Idrissa ressaltou que as vivências de um guineense são diferentes das vivências de um cabo-verdiano, de um angolano, de um santomense, de um moçambicano, para falar dos países pertencentes aos PALOP (Países Africanos de Língua Oficial Portuguesa), mesmo dentro do próprio continente africano. A unificação de todas as pessoas como somente “africanos” é uma homogeneização que retira as perspectivas individuais e coletivas de cada experiência, provocando assim uma desumanização.
“Como é que o subalterno no Brasil pode falar? Eu sempre digo que estou no hall da subalternidade, mas costumo andar sempre de cabeça erguida. (…) O subalterno no Brasil é o negro, mas nós constituímos a parte mais sombria de ser negro. (…) A África é lida no Brasil a partir de três dimensões: guerra, fome e selva. Quando você tira a África desse lugar, é como se ela não existisse para a maioria do pensamento social brasileiro. As pessoas se espantavam aqui porque usávamos tênis de marca – o que era uma coisa normal no nosso país. O Brasil, para a gente, é um lugar de insistência e resistência. Estou há 11 anos no Brasil, mas nunca me sinto confortável. Em cada lugar que vou, sou sempre o outro”, acrescentou.

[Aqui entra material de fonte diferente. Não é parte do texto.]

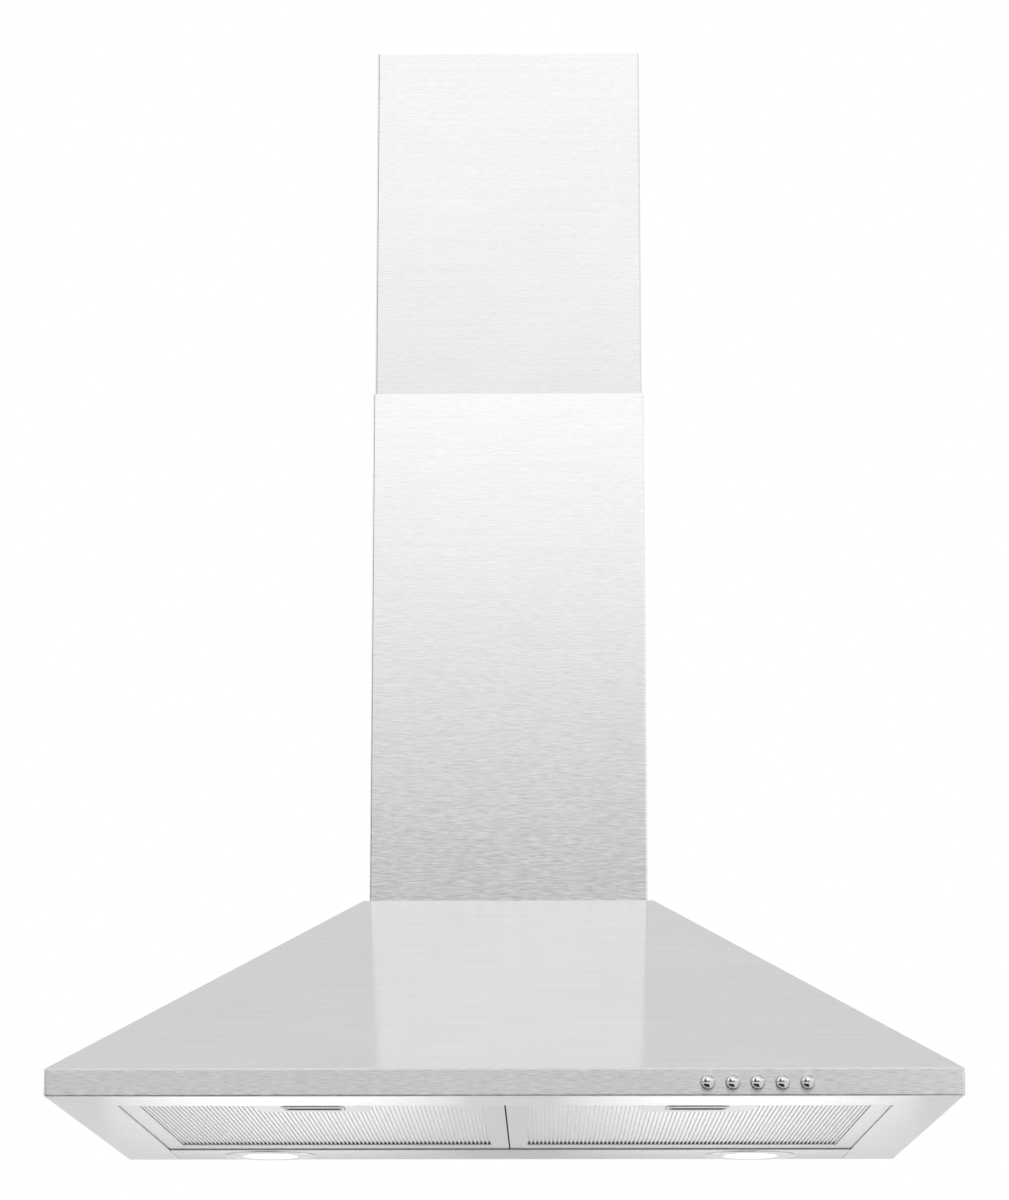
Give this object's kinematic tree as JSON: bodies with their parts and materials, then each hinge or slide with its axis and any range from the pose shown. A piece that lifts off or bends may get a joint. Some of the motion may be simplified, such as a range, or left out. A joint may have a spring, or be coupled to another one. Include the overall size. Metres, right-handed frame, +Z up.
{
  "type": "chimney range hood",
  "caption": "Wall-mounted pyramid range hood with telescopic chimney, push buttons, grease filters, lamps and blower, in brushed steel.",
  "frame": {"origin": "middle of the four wall holes, on the wall plane", "axes": "+Z up, +Y into the wall, the front faces -Y, +X to the right as seen from the front"},
  "size_m": [0.6, 0.4856, 0.8535],
  "materials": {
    "brushed_steel": "horizontal brushed stainless steel",
    "screw_steel": "plain steel",
    "chrome": "polished chrome",
    "lamp_glass": "frosted, lit",
    "lamp_can": "white enamel",
    "filter_aluminium": "satin",
    "latch_metal": "satin",
    "zinc_steel": "zinc plated, dull",
    "grey_plastic": "moulded",
    "black_plastic": "moulded",
    "white_plastic": "moulded"
  },
  "bodies": {
    "hood": {"back_panel": "zinc_steel", "blower_cover": "grey_plastic", "blower_cover_screws": "screw_steel", "blower_flange_screws": "screw_steel", "blower_housing": "grey_plastic", "cable_gland": "black_plastic", "canopy_front": "brushed_steel", "canopy_left": "brushed_steel", "canopy_right": "brushed_steel", "capacitor": "white_plastic", "chimney_foot_brackets": "zinc_steel", "chimney_foot_screws": "screw_steel", "damper_pin": "screw_steel", "inlet_guard": "black_plastic", "lamp_panel": "brushed_steel", "lamp_panel_rivets": "screw_steel", "left_lamp_can": "lamp_can", "left_lamp_lens": "lamp_glass", "left_lamp_ring": "chrome", "lower_chimney": "brushed_steel", "motor": "zinc_steel", "motor_screws": "screw_steel", "outlet_collar": "black_plastic", "right_lamp_can": "lamp_can", "right_lamp_lens": "lamp_glass", "right_lamp_ring": "chrome", "switch_housing": "grey_plastic", "terminal_block": "black_plastic", "terminal_box": "grey_plastic", "terminal_box_lid": "grey_plastic", "top_plate": "zinc_steel"},
    "upper_chimney_body": {"upper_chimney": "brushed_steel", "ceiling_bracket": "zinc_steel", "ceiling_bracket_screws": "screw_steel"},
    "impeller_body": {"impeller": "black_plastic", "motor_shaft": "screw_steel"},
    "left_flap_body": {"left_damper_flap": "black_plastic"},
    "right_flap_body": {"right_damper_flap": "black_plastic"},
    "button_1_body": {"button_1": "chrome"},
    "button_2_body": {"button_2": "chrome"},
    "button_3_body": {"button_3": "chrome"},
    "button_4_body": {"button_4": "chrome"},
    "button_5_body": {"button_5": "chrome"},
    "left_filter_body": {"left_filter_frame": "filter_aluminium", "left_filter_face": "filter_aluminium", "left_filter_core": "filter_aluminium", "left_filter_back": "filter_aluminium", "left_latch_plate": "filter_aluminium", "left_latch_box": "zinc_steel"},
    "left_latch_body": {"left_latch_slide": "latch_metal"},
    "right_filter_body": {"right_filter_frame": "filter_aluminium", "right_filter_face": "filter_aluminium", "right_filter_core": "filter_aluminium", "right_filter_back": "filter_aluminium", "right_latch_plate": "filter_aluminium", "right_latch_box": "zinc_steel"},
    "right_latch_body": {"right_latch_slide": "latch_metal"}
  },
  "joints": [
    {"name": "button_1_press", "type": "slide", "parent": "hood", "child": "button_1_body", "axis": [0, 1, 0], "range_m": [0, 0.002], "stiffness_N_per_m": 300, "springref_m": -0.001},
    {"name": "button_2_press", "type": "slide", "parent": "hood", "child": "button_2_body", "axis": [0, 1, 0], "range_m": [0, 0.002], "stiffness_N_per_m": 300, "springref_m": -0.001},
    {"name": "button_3_press", "type": "slide", "parent": "hood", "child": "button_3_body", "axis": [0, 1, 0], "range_m": [0, 0.002], "stiffness_N_per_m": 300, "springref_m": -0.001},
    {"name": "button_4_press", "type": "slide", "parent": "hood", "child": "button_4_body", "axis": [0, 1, 0], "range_m": [0, 0.002], "stiffness_N_per_m": 300, "springref_m": -0.001},
    {"name": "button_5_press", "type": "slide", "parent": "hood", "child": "button_5_body", "axis": [0, 1, 0], "range_m": [0, 0.002], "stiffness_N_per_m": 300, "springref_m": -0.001},
    {"name": "left_filter_swing", "type": "hinge", "parent": "hood", "child": "left_filter_body", "pos_m": [-0.1295, -0.082, -0.0889], "axis": [1, 0, 0], "range_deg": [0, 60]},
    {"name": "left_latch_pull", "type": "slide", "parent": "left_filter_body", "child": "left_latch_body", "axis": [0, 1, 0], "range_m": [0, 0.006], "stiffness_N_per_m": 300, "springref_m": -0.002},
    {"name": "right_filter_swing", "type": "hinge", "parent": "hood", "child": "right_filter_body", "pos_m": [0.1295, -0.082, -0.0889], "axis": [1, 0, 0], "range_deg": [0, 60]},
    {"name": "right_latch_pull", "type": "slide", "parent": "right_filter_body", "child": "right_latch_body", "axis": [0, 1, 0], "range_m": [0, 0.006], "stiffness_N_per_m": 300, "springref_m": -0.002},
    {"name": "upper_chimney_slide", "type": "slide", "parent": "hood", "child": "upper_chimney_body", "axis": [0, 0, 1], "range_m": [-0.21, 0.06]},
    {"name": "impeller_spin", "type": "hinge", "parent": "hood", "child": "impeller_body", "pos_m": [-0.046, -0.085, 0.009], "axis": [0, 1, 0], "continuous": true},
    {"name": "left_flap_swing", "type": "hinge", "parent": "hood", "child": "left_flap_body", "pos_m": [0, -0.085, 0.0909], "axis": [0, 1, 0], "range_deg": [0, 75]},
    {"name": "right_flap_swing", "type": "hinge", "parent": "hood", "child": "right_flap_body", "pos_m": [0, -0.085, 0.0909], "axis": [0, -1, 0], "range_deg": [0, 75]}
  ]
}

O autor trouxe também questões sobre o preconceito linguístico e o desconhecimento de que países como Guiné-Bissau, Angola, São Tomé e Príncipe, Moçambique e Cabo Verde também são falantes de língua portuguesa.
Apesar de uma série de vivências traumáticas, Idrissa ressaltou também a transformação positiva que o Brasil representou na sua vida a partir da UNILAB e o acesso a uma diversidade de obras com as quais teve contato no período da graduação, como os estudos de Achille Mbembe, Gayatri Chakravorty Spivak, Marcos Bagno, entre outros/as.

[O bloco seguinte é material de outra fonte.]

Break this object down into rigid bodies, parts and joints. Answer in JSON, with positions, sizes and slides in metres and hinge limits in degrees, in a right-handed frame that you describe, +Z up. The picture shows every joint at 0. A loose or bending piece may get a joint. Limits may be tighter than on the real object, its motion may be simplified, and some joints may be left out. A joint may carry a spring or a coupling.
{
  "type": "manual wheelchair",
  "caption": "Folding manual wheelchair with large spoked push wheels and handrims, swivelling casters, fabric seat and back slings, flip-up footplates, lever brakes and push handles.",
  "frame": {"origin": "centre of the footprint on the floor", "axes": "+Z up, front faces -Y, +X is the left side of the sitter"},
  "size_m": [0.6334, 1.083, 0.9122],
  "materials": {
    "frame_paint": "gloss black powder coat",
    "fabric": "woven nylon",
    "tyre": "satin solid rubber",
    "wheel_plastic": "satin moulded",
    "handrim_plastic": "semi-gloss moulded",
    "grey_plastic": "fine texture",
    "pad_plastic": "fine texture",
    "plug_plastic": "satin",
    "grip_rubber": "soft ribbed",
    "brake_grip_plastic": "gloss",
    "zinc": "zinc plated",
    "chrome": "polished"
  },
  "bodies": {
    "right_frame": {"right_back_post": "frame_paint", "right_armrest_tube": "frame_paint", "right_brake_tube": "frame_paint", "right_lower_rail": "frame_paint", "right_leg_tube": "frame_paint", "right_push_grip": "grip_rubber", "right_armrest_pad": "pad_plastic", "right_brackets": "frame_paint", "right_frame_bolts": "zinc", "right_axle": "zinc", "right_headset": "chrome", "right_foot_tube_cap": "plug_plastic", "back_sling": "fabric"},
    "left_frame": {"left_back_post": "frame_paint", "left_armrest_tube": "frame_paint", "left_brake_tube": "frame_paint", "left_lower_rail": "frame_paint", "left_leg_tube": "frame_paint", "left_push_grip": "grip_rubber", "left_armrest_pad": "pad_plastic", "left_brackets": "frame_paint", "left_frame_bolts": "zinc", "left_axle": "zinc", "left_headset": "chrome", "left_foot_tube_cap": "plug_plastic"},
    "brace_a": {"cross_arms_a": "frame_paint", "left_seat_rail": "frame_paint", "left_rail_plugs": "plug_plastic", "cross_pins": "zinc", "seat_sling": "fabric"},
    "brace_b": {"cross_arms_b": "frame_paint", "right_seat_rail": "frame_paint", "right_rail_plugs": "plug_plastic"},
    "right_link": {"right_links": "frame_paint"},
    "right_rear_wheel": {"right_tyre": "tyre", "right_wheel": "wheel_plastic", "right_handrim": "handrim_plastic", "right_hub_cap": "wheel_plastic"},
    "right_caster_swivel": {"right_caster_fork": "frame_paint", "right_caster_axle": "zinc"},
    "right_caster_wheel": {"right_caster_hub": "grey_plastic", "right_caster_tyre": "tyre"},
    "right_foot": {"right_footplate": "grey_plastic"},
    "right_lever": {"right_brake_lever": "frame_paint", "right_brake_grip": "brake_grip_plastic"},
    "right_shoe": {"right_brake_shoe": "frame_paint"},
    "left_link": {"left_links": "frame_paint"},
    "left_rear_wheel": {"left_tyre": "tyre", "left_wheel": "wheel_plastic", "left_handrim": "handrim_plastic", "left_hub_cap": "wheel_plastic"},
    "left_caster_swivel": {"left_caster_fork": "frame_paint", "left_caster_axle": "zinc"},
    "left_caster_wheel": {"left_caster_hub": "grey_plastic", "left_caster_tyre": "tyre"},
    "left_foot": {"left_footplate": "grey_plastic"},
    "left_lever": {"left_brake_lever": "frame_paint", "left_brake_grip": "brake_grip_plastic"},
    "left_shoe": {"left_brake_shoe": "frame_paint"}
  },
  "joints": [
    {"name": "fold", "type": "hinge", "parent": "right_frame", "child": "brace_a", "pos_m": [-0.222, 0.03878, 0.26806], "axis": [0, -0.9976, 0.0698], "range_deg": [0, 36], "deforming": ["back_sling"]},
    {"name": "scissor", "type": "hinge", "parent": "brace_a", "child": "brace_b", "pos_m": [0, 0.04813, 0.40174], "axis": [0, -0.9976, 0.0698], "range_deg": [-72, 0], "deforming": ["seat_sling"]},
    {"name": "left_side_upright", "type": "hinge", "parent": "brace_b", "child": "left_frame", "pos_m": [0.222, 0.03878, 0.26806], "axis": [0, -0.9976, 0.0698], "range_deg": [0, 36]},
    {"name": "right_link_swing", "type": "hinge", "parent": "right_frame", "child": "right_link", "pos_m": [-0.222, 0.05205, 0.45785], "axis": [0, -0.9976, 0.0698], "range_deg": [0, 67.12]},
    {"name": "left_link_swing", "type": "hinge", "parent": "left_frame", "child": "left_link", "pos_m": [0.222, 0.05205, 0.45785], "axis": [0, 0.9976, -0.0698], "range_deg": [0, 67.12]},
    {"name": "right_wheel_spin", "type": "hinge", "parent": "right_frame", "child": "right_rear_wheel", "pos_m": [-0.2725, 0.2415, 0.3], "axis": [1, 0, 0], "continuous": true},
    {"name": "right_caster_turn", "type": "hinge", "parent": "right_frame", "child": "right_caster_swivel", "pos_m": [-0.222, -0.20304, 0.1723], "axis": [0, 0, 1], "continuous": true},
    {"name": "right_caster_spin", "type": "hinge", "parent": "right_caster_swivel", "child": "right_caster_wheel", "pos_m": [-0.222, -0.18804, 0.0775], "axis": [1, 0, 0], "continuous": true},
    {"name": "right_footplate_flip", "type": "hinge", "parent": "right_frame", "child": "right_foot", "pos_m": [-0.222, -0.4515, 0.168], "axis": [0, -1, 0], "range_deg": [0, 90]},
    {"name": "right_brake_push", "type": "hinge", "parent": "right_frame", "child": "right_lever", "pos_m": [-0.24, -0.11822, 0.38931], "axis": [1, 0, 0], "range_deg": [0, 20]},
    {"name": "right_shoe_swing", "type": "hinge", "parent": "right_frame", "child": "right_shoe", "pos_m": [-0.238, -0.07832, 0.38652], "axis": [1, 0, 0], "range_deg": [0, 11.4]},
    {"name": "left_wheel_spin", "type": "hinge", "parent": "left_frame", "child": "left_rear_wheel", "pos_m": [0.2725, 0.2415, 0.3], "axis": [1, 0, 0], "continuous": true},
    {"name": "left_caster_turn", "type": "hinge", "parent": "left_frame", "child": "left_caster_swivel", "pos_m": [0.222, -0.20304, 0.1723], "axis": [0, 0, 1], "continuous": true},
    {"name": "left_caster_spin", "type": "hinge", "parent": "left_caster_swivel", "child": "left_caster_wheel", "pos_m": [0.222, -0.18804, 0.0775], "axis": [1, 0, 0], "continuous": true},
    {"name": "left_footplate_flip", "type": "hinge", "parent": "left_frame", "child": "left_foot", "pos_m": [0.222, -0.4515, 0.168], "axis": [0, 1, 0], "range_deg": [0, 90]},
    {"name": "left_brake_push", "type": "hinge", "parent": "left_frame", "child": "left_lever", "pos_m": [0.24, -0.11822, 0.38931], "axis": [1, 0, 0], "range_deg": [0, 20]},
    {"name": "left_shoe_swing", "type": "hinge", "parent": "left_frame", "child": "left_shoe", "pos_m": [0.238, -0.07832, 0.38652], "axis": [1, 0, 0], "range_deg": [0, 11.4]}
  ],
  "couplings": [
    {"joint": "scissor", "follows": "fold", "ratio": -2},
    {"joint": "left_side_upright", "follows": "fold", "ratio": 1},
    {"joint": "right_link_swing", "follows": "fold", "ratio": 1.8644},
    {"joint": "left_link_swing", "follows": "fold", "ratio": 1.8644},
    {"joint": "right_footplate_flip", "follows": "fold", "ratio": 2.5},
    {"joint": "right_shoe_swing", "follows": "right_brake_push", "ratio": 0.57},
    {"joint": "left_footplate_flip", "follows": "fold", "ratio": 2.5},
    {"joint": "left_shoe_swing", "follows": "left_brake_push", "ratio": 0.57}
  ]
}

A Prof.ª Peti Mama destacou que o livro é uma obra para ser lida sobretudo pelo público brasileiro, tendo sua narrativa elaborada a partir de uma mescla entre denúncia social e vivência.
“Falar das minhas impressões sobre o livro não é uma tarefa fácil, é antes de tudo uma travessia pessoal. Ao longo da leitura do “Diário de um guineense” eu fui atravessada por uma série de sentimentos que se misturaram, que se contradizem… Eu senti raiva das violências relatadas e também me reconheci em muitas páginas. Esse livro não é exclusivamente um diário de Idrissa, ele também é meu, é de tantos outros africanos e africanas que atravessaram o Atlântico em busca de sonhos e encontraram no Brasil uma realidade, às vezes, dura, contraditória e cruel. (…) Ao ler esse diário não me senti apenas uma leitora guineense, me senti parte, companheira de travessia, cúmplice de um grito que também me habita. É um livro de dor, mas talvez seja um livro de cura também”, pontuou a docente.
O Prof. Lourenço Cardoso ressaltou que o livro é um chamado à luta e pode funcionar como combustível para que se repensem as falácias de que o Brasil seja um país pacífico.
“O Idrissa já está nos revelando o que é o Brasil. O Brasil é um país extremamente violento. O Brasil disse para o Idrissa que ele não era uma pessoa por ele ser quem ele é. E quem foi que disse isso para Idrissa? Quando eu não enxergo você como pessoa, como humano, quem é o desumano? Sou eu. Quem é desumano? O Brasil. Isso é muito violento. (…) Esse livro não é para resignação, esse livro é um chamado à luta”, afirmou o docente.
O livro “Diário de um Guineense Africanizado – um ser da travessia” segue disponível para venda de forma online.
(*) Idrissa da Silva (Fidju Di Djinti) é doutorando em História pela Universidade Federal do Maranhão (UFMA), mestre em História pela Universidade da Integração Latino-Americana (UNILA), graduado em Humanidades pela Universidade da Integração Internacional da Lusofonia Afro-Brasileira (UNILAB), e licenciado em História pela mesma Universidade. O autor tem participação em projetos de pesquisas e ensino, com interesse em Estudos Africanos, Direitos Humanos, Filosofia e Pensamento Decolonial, e trabalha atualmente como pesquisador do Centro de Cultura Negra do Maranhão (CCN).